Give back the entire listing verbatim.

_Data_:
────────────────────

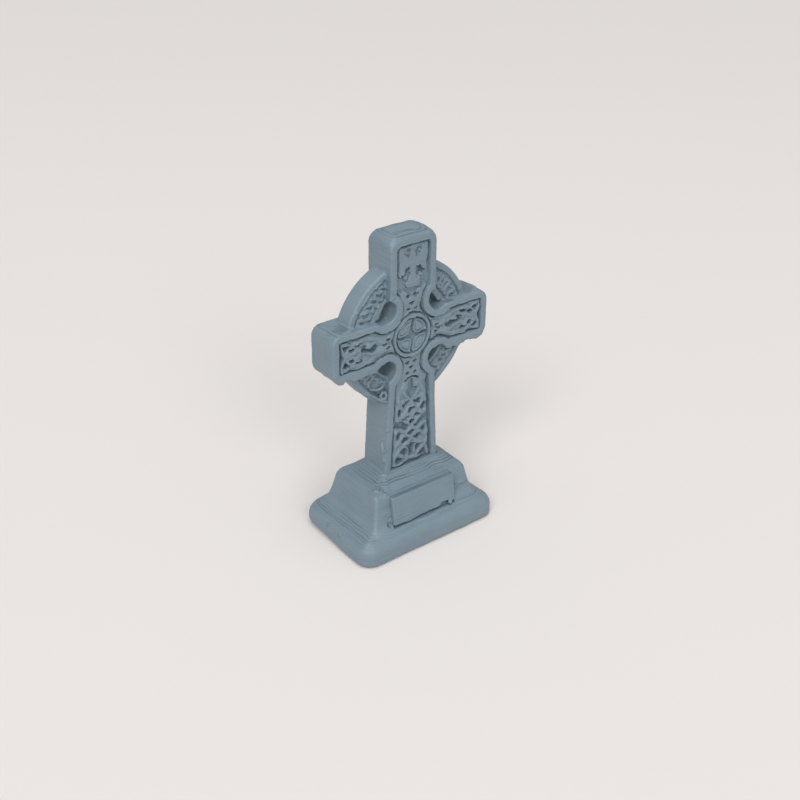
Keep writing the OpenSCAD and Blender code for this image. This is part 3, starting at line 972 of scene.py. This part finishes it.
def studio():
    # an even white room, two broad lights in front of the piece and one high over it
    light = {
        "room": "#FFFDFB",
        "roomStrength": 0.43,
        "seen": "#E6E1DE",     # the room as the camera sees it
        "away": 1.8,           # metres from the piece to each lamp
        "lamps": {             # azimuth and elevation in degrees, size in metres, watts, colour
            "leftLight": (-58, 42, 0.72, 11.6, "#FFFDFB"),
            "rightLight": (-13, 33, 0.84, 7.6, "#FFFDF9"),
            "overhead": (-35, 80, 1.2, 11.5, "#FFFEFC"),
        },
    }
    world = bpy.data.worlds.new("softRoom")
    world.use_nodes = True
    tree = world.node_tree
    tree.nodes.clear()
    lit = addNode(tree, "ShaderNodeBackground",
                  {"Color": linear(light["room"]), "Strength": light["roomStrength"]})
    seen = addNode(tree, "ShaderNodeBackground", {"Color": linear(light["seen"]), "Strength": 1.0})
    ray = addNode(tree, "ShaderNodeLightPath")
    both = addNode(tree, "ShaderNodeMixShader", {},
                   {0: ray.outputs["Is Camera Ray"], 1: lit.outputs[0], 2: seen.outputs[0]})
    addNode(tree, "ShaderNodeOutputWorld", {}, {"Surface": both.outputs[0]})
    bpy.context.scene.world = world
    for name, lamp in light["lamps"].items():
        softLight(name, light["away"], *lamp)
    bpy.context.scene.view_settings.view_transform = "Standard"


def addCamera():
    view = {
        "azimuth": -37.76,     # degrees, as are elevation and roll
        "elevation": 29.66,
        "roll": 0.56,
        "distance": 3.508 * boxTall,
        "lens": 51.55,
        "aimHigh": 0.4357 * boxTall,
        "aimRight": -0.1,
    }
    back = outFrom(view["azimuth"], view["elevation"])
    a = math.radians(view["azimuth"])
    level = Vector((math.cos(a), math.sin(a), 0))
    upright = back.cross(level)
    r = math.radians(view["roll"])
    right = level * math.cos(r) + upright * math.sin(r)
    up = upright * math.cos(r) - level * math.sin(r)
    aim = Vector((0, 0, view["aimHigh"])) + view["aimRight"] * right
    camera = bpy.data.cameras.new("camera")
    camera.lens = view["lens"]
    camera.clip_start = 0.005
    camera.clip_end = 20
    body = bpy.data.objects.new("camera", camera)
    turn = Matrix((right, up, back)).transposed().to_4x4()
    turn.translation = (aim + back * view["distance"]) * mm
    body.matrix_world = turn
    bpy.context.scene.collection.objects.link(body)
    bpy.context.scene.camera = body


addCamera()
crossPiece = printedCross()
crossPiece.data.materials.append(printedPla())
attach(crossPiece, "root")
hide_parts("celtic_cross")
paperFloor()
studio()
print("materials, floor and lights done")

────────────────────

_Reply to the task_:
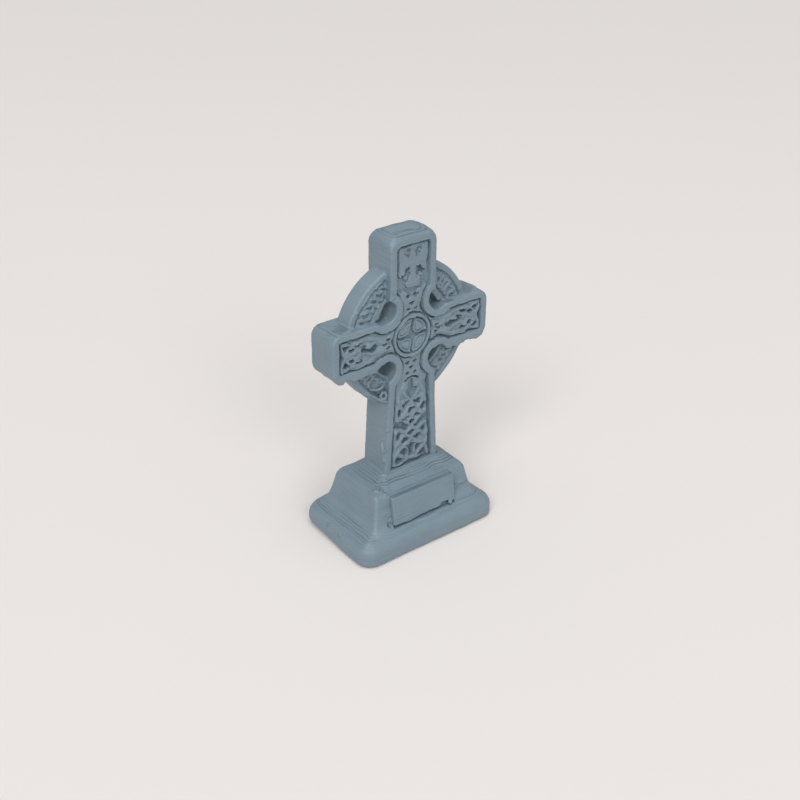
Keep writing the OpenSCAD and Blender code for this image. This is part 3, starting at line 972 of scene.py. This part finishes it.
def studio():
    # an even white room, two broad lights in front of the piece and one high over it
    light = {
        "room": "#FFFDFB",
        "roomStrength": 0.43,
        "seen": "#E6E1DE",     # the room as the camera sees it
        "away": 1.8,           # metres from the piece to each lamp
        "lamps": {             # azimuth and elevation in degrees, size in metres, watts, colour
            "leftLight": (-58, 42, 0.72, 11.6, "#FFFDFB"),
            "rightLight": (-13, 33, 0.84, 7.6, "#FFFDF9"),
            "overhead": (-35, 80, 1.2, 11.5, "#FFFEFC"),
        },
    }
    world = bpy.data.worlds.new("softRoom")
    world.use_nodes = True
    tree = world.node_tree
    tree.nodes.clear()
    lit = addNode(tree, "ShaderNodeBackground",
                  {"Color": linear(light["room"]), "Strength": light["roomStrength"]})
    seen = addNode(tree, "ShaderNodeBackground", {"Color": linear(light["seen"]), "Strength": 1.0})
    ray = addNode(tree, "ShaderNodeLightPath")
    both = addNode(tree, "ShaderNodeMixShader", {},
                   {0: ray.outputs["Is Camera Ray"], 1: lit.outputs[0], 2: seen.outputs[0]})
    addNode(tree, "ShaderNodeOutputWorld", {}, {"Surface": both.outputs[0]})
    bpy.context.scene.world = world
    for name, lamp in light["lamps"].items():
        softLight(name, light["away"], *lamp)
    bpy.context.scene.view_settings.view_transform = "Standard"


def addCamera():
    view = {
        "azimuth": -37.76,     # degrees, as are elevation and roll
        "elevation": 29.66,
        "roll": 0.56,
        "distance": 3.508 * boxTall,
        "lens": 51.55,
        "aimHigh": 0.4357 * boxTall,
        "aimRight": -0.1,
    }
    back = outFrom(view["azimuth"], view["elevation"])
    a = math.radians(view["azimuth"])
    level = Vector((math.cos(a), math.sin(a), 0))
    upright = back.cross(level)
    r = math.radians(view["roll"])
    right = level * math.cos(r) + upright * math.sin(r)
    up = upright * math.cos(r) - level * math.sin(r)
    aim = Vector((0, 0, view["aimHigh"])) + view["aimRight"] * right
    camera = bpy.data.cameras.new("camera")
    camera.lens = view["lens"]
    camera.clip_start = 0.005
    camera.clip_end = 20
    body = bpy.data.objects.new("camera", camera)
    turn = Matrix((right, up, back)).transposed().to_4x4()
    turn.translation = (aim + back * view["distance"]) * mm
    body.matrix_world = turn
    bpy.context.scene.collection.objects.link(body)
    bpy.context.scene.camera = body


addCamera()
crossPiece = printedCross()
crossPiece.data.materials.append(printedPla())
attach(crossPiece, "root")
hide_parts("celtic_cross")
paperFloor()
studio()
print("materials, floor and lights done")